(Stored dataset items)
— BEGIN —
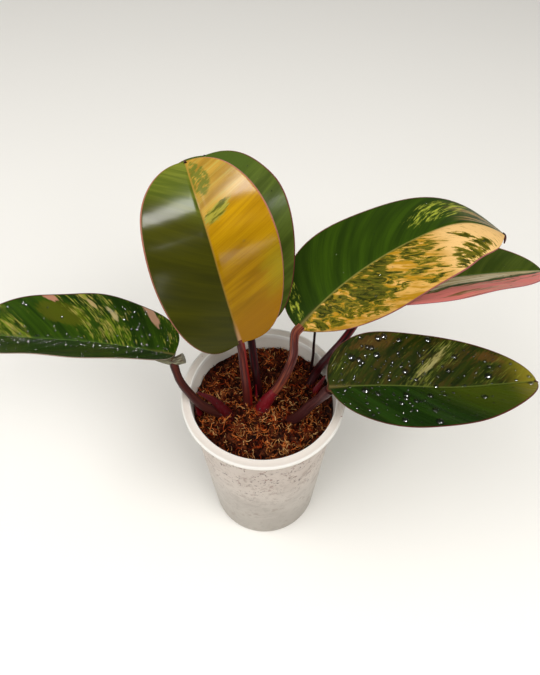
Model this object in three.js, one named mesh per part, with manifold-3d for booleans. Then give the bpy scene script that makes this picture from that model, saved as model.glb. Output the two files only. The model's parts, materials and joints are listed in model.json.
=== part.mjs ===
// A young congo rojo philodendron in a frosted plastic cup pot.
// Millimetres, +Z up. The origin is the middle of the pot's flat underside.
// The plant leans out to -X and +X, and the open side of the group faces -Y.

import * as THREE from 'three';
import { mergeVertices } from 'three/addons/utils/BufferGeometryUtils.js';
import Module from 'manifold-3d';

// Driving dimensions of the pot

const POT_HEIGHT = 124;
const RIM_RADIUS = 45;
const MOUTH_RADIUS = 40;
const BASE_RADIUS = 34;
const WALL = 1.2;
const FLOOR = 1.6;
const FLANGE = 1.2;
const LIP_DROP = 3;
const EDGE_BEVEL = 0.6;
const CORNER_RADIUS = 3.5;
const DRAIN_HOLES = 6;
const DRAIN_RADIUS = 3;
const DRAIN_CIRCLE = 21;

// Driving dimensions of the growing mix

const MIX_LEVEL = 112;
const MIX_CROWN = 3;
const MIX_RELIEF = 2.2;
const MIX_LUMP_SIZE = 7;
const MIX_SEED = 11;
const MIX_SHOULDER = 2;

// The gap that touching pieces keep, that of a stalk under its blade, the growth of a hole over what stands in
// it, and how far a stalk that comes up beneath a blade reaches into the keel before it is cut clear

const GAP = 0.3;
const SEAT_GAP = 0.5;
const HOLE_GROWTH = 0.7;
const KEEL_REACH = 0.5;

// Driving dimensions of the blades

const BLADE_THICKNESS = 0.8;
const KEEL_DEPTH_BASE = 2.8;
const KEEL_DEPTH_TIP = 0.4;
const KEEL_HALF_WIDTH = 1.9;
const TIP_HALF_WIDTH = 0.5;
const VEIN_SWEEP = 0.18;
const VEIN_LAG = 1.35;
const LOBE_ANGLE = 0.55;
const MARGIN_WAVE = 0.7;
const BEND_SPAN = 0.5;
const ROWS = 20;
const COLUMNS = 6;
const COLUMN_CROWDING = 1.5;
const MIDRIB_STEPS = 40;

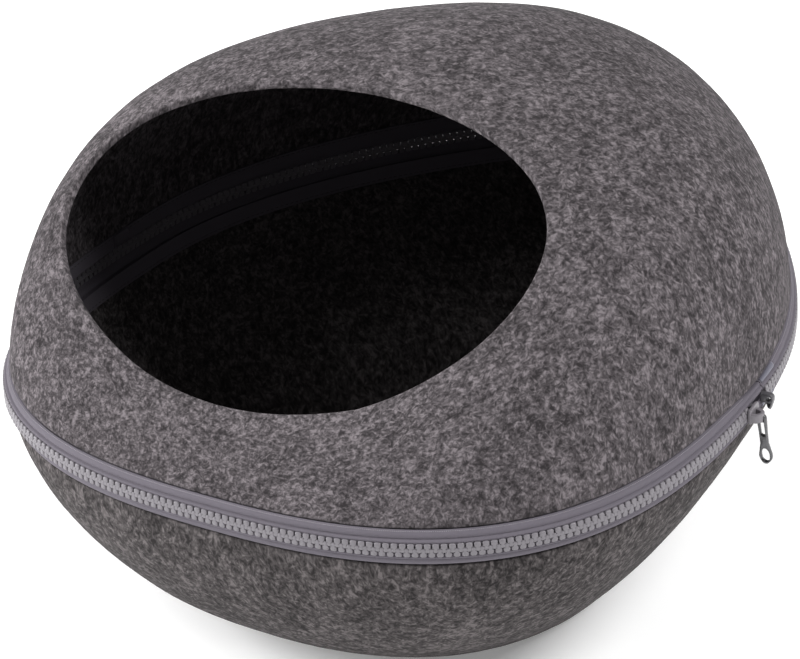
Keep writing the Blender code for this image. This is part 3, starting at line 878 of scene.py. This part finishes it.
— END —
- EXERCISE TASK
Write out the whole listing again, exactly as it stands.

- FULL ANSWER
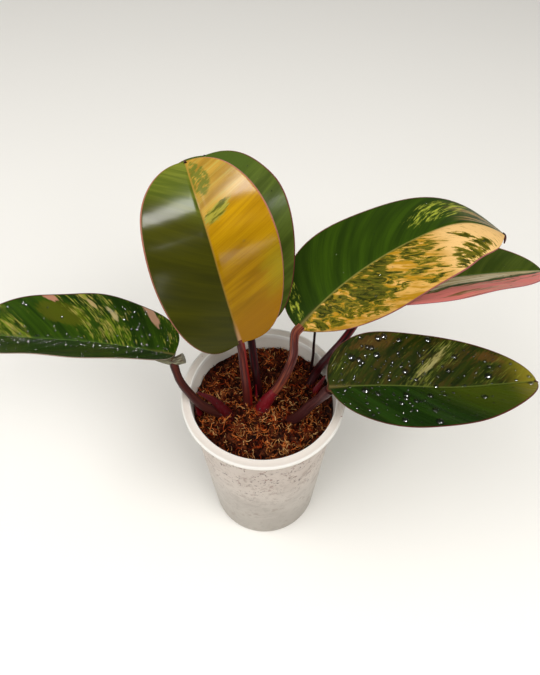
Model this object in three.js, one named mesh per part, with manifold-3d for booleans. Then give the bpy scene script that makes this picture from that model, saved as model.glb. Output the two files only. The model's parts, materials and joints are listed in model.json.
=== part.mjs ===
// A young congo rojo philodendron in a frosted plastic cup pot.
// Millimetres, +Z up. The origin is the middle of the pot's flat underside.
// The plant leans out to -X and +X, and the open side of the group faces -Y.

import * as THREE from 'three';
import { mergeVertices } from 'three/addons/utils/BufferGeometryUtils.js';
import Module from 'manifold-3d';

// Driving dimensions of the pot

const POT_HEIGHT = 124;
const RIM_RADIUS = 45;
const MOUTH_RADIUS = 40;
const BASE_RADIUS = 34;
const WALL = 1.2;
const FLOOR = 1.6;
const FLANGE = 1.2;
const LIP_DROP = 3;
const EDGE_BEVEL = 0.6;
const CORNER_RADIUS = 3.5;
const DRAIN_HOLES = 6;
const DRAIN_RADIUS = 3;
const DRAIN_CIRCLE = 21;

// Driving dimensions of the growing mix

const MIX_LEVEL = 112;
const MIX_CROWN = 3;
const MIX_RELIEF = 2.2;
const MIX_LUMP_SIZE = 7;
const MIX_SEED = 11;
const MIX_SHOULDER = 2;

// The gap that touching pieces keep, that of a stalk under its blade, the growth of a hole over what stands in
// it, and how far a stalk that comes up beneath a blade reaches into the keel before it is cut clear

const GAP = 0.3;
const SEAT_GAP = 0.5;
const HOLE_GROWTH = 0.7;
const KEEL_REACH = 0.5;

// Driving dimensions of the blades

const BLADE_THICKNESS = 0.8;
const KEEL_DEPTH_BASE = 2.8;
const KEEL_DEPTH_TIP = 0.4;
const KEEL_HALF_WIDTH = 1.9;
const TIP_HALF_WIDTH = 0.5;
const VEIN_SWEEP = 0.18;
const VEIN_LAG = 1.35;
const LOBE_ANGLE = 0.55;
const MARGIN_WAVE = 0.7;
const BEND_SPAN = 0.5;
const ROWS = 20;
const COLUMNS = 6;
const COLUMN_CROWDING = 1.5;
const MIDRIB_STEPS = 40;

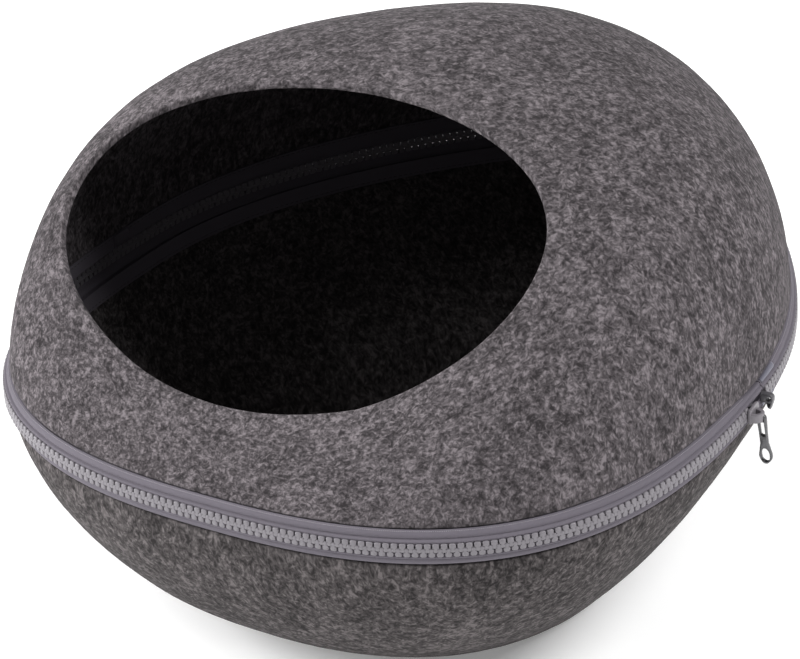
Keep writing the Blender code for this image. This is part 3, starting at line 878 of scene.py. This part finishes it.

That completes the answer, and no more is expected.